On a less flippant note, there was a more focused larger engagement with the world, through our faculty and the course-work which paid at least lip-service to the social and ethical aspects of architecture. And since we didn’t have recourse to a larger academic fraternity, we were actively engaged within the college (sometimes with rather tangible results) that used to make it such a heady place. The SPA building itself, was a practical lesson (some called it a practical joke) in what not to do. And successive generations of students had a lot of scope to work on it to picaresque and picturesque advantage – from the Art Thesis sculptures that doubled up as outdoor and indoor seating for the canteen, to the boundary wall that worked as space to careen, exhibit, and receive mud missiles at Utopia, to the superlative quality of cartoons that passed for graffiti on the staircase walls. The library, almost always full of students from 8 in the morning to 8 at night, was scarcely the quiet, hallowed place sacred to learning in most educational institutions. It was a favourite hangout for dozing, debating, dishevelled students feverishly finishing assignments – or not. A piece of SPA lore recounts one senior’s exasperated holler on a day when the noise in the canteen was more than usually deafening, telling everyone to “Shut up, this is not the library!”

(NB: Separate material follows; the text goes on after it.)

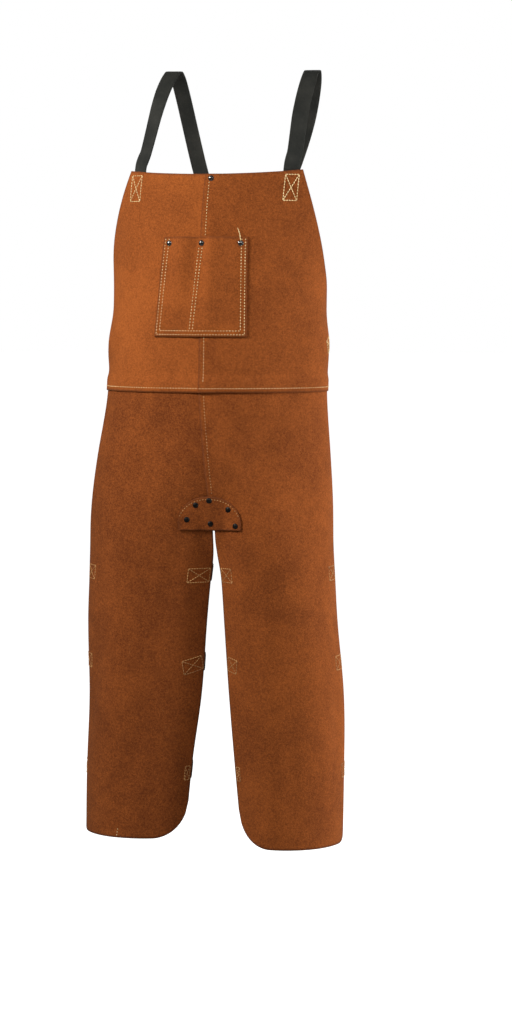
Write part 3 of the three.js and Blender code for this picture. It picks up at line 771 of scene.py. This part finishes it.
def sew(bm, points, normals, pitch_mm=PITCH, stitch_mm=STITCH):
    """Adds a row of stitches along points in metres on the leather's outer face."""
    points, normals = np.asarray(points), np.asarray(normals)
    steps = np.linalg.norm(np.diff(points, axis=0), axis=1)
    reach = np.concatenate([[0], np.cumsum(steps)])
    count = max(1, round(reach[-1] / (pitch_mm * MM)))
    pitch, share = reach[-1] / count, stitch_mm / pitch_mm / 2
    for i in range(count):
        ends = (i + 0.5 - share) * pitch, (i + 0.5 + share) * pitch
        a, b, middle = (Vector([np.interp(d, reach, points[:, k]) for k in range(3)])
                        for d in (*ends, sum(ends) / 2))
        normal = Vector([np.interp(sum(ends) / 2, reach, normals[:, k]) for k in range(3)]).normalized()
        run = (b - a).normalized()
        side = normal.cross(run).normalized()
        turn = Matrix((run, side, run.cross(side))).transposed().to_4x4()
        size = Matrix.Diagonal(((b - a).length * 0.56, THREAD * MM, THREAD * 0.85 * MM, 1))
        lie = Matrix.Translation(middle) @ turn @ size @ Matrix.Rotation(math.pi / 2, 4, "Y")
        bmesh.ops.create_uvsphere(bm, u_segments=6, v_segments=5, radius=1, matrix=lie)


def outward_at(q, z):
    return np.where((q < 0)[:, None], outward(-1, np.abs(q), z), outward(1, np.abs(q), z))


def seam_path(q_ends, z_ends, offset, count=60):
    """Points and normals of a straight row on the flat leather between two places."""
    t = np.linspace(0, 1, count)
    q, z = lerp(q_ends[0], q_ends[1], t), lerp(z_ends[0], z_ends[1], t)
    off = offset(q, z) if callable(offset) else np.full(count, float(offset))
    return both_sides(q, z, off + LEATHER / 2 + THREAD_LIFT), outward_at(q, z)


def sewn_piece(name, rows, body, thread=cream_thread, **sizes):
    bm = bmesh.new()
    for points, normals in rows:
        sew(bm, points, normals, **sizes)
    return finished(name, bm, thread, body)


def bib_face(sign):
    return lambda q, z: bib_offset(sign, np.abs(q), z)


def hip_face(sign):
    return lambda q, z: hip_offset(sign, np.abs(q), z)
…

So, it was rather a shock when I walked into the library after returning to teach intermittently at SPA, and found it a sad and silent space, with books piled all over the tables and no one but the librarian in sight. Surprising too, since SPA is bursting at the seams with about 120 students in each undergraduate batch. The distinct, tightly knit community with its special ethos, has seemingly mutated into a distant cousin of DU – in its attire, in its architecture and its attitude. It may be an uphill task for the SPA Effect to thrive in the midst of the shiny floor-tiles of the canteen in its new avatar of a cacophonous Call Centre lobby-like space. Like the poet hoped for Abou Ben Adhem, ‘may the tribe increase’ – but not immoderately or inordinately, and certainly not at the cost of the qualities which gave SPA its distinctiveness, its intense engagement within the college and with the city.